** WHAT YOU HAVE TO DO **
Go from the first line to the line with "return ShaderMath(self.tree, socket)" and return those lines verbatim, ends included.
>> Start DATA PROVIDED
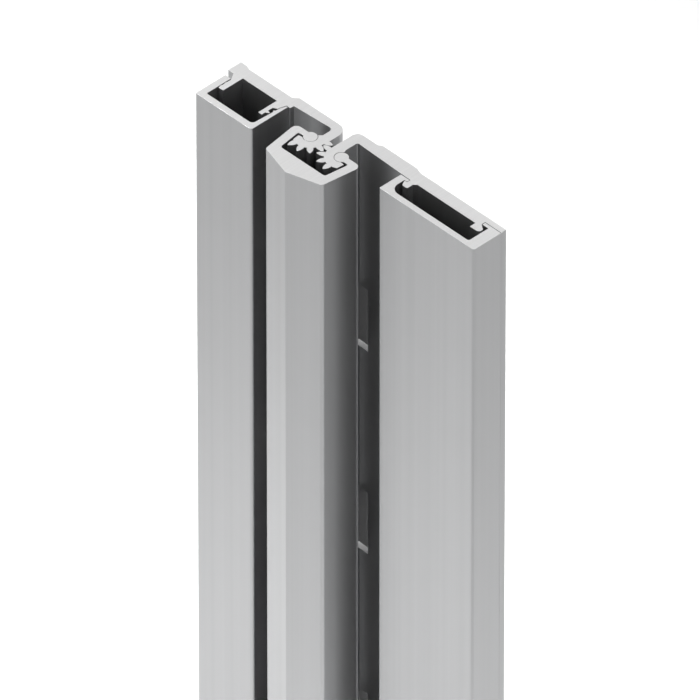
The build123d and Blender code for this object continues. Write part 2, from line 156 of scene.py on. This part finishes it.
class ShaderSheet:
    """One material's node tree, with the methods that fill it."""

    def __init__(self, name: str) -> None:
        """Starts an empty material.

        Args:
            name: The material's name.
        """
        self.material = bpy.data.materials.new(name)
        self.material.use_nodes = True
        self.tree = self.material.node_tree
        self.tree.nodes.clear()

    def node(self, kind: str, settings: dict[str, Any], inputs: dict[str, Any]) -> bpy.types.Node:
        """Adds a node.

        Args:
            kind: The node's type.
            settings: Its own settings, which are set first.
            inputs: The values, links or wrapped sockets of its inputs, by name.

        Returns:
            The new node.
        """
        node = self.tree.nodes.new(kind)
        for name, value in settings.items():
            setattr(node, name, value)
        for name, value in inputs.items():
            if isinstance(value, ShaderMath):
                self.tree.links.new(value.socket, node.inputs[name])
            elif isinstance(value, bpy.types.NodeSocket):
                self.tree.links.new(value, node.inputs[name])
            else:
                node.inputs[name].default_value = value
        return node

    def wrap(self, socket: bpy.types.NodeSocket) -> ShaderMath:
        """A socket ready for expressions."""
        return ShaderMath(self.tree, socket)

    def noise(
        self,
        pitch: float,
        detail: float,
        stretch: tuple[float, float, float] = (1.0, 1.0, 1.0),
        turn: float = 0.0,
    ) -> ShaderMath:
        """Noise on the object's own coordinates.

        Args:
            pitch: The size of its cells, in metres.
            detail: Octaves of detail.
            stretch: The scale of the pattern along each axis.
            turn: Degrees that the pattern is turned about the hinge's length.

        Returns:
            The noise, from 0 to 1.
        """
        place = self.node("ShaderNodeTexCoord", {}, {})
        layout = {"Vector": place.outputs["Object"], "Rotation": (0.0, 0.0, radians(turn)), "Scale": stretch}
        mapped = self.node("ShaderNodeMapping", {}, layout)
        cells = {"Vector": mapped.outputs["Vector"], "Scale": 1 / pitch, "Detail": detail}
        made = self.node("ShaderNodeTexNoise", {}, cells)
        return self.wrap(made.outputs["Fac"])

    def spread(self, middle: float, width: float, factor: ShaderMath) -> ShaderMath:
        """A value that varies about its middle.

        Args:
            middle: The value where the factor is a half.
            width: How far apart the values at 0 and 1 are.
            factor: The factor.

        Returns:
            The value.
        """
        return (middle - width / 2) + width * factor

    def shade(self, low: Colour, high: Colour, factor: ShaderMath) -> bpy.types.NodeSocket:
        """A colour between two, by a factor.

        Args:
            low: The colour at 0.
            high: The colour at 1.
            factor: The mix.

        Returns:
            The colour's socket.
        """
        mix = self.node("ShaderNodeMix", {"data_type": "RGBA"}, {})
        self.tree.links.new(factor.socket, mix.inputs["Factor"])
        mix.inputs[MixColour.LOW.value].default_value = low
        mix.inputs[MixColour.HIGH.value].default_value = high
        return mix.outputs[MixColour.RESULT.value]

    def finish(self, inputs: dict[str, Any]) -> bpy.types.Material:
        """Adds the surface shader and the output.

        Args:
            inputs: The surface shader's inputs.

        Returns:
            The finished material.
        """
        surface = self.node("ShaderNodeBsdfPrincipled", {}, inputs)
        self.node("ShaderNodeOutputMaterial", {}, {"Surface": surface.outputs["BSDF"]})
        return self.material

    def bump(self, height: ShaderMath, distance: float) -> bpy.types.NodeSocket:
        """Relief for the surface shader's normal.

        Args:
            height: The relief, from 0 to 1.
            distance: How deep it is, in metres.

        Returns:
            The normal's socket.
        """
        made = self.node("ShaderNodeBump", {}, {"Height": height, "Strength": 1.0, "Distance": distance})
        return made.outputs["Normal"]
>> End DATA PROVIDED
** THE RESPONSE **
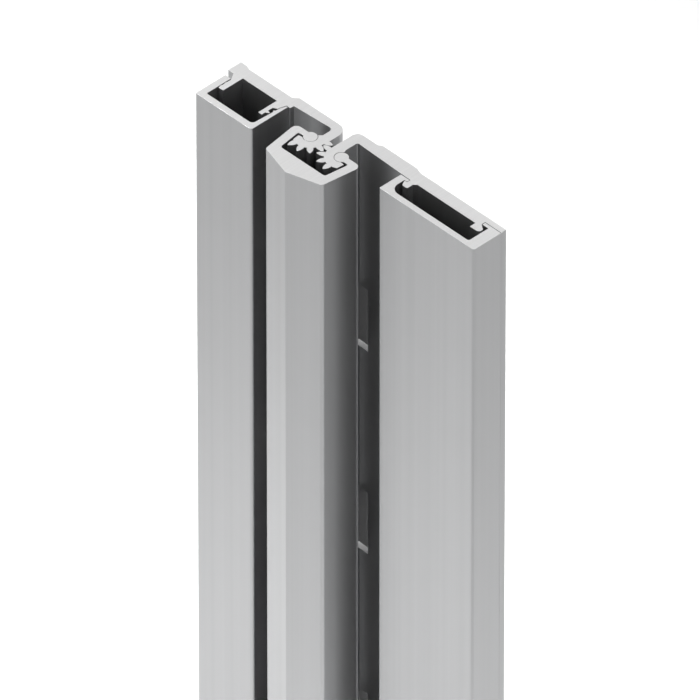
The build123d and Blender code for this object continues. Write part 2, from line 156 of scene.py on. This part finishes it.
class ShaderSheet:
    """One material's node tree, with the methods that fill it."""

    def __init__(self, name: str) -> None:
        """Starts an empty material.

        Args:
            name: The material's name.
        """
        self.material = bpy.data.materials.new(name)
        self.material.use_nodes = True
        self.tree = self.material.node_tree
        self.tree.nodes.clear()

    def node(self, kind: str, settings: dict[str, Any], inputs: dict[str, Any]) -> bpy.types.Node:
        """Adds a node.

        Args:
            kind: The node's type.
            settings: Its own settings, which are set first.
            inputs: The values, links or wrapped sockets of its inputs, by name.

        Returns:
            The new node.
        """
        node = self.tree.nodes.new(kind)
        for name, value in settings.items():
            setattr(node, name, value)
        for name, value in inputs.items():
            if isinstance(value, ShaderMath):
                self.tree.links.new(value.socket, node.inputs[name])
            elif isinstance(value, bpy.types.NodeSocket):
                self.tree.links.new(value, node.inputs[name])
            else:
                node.inputs[name].default_value = value
        return node

    def wrap(self, socket: bpy.types.NodeSocket) -> ShaderMath:
        """A socket ready for expressions."""
        return ShaderMath(self.tree, socket)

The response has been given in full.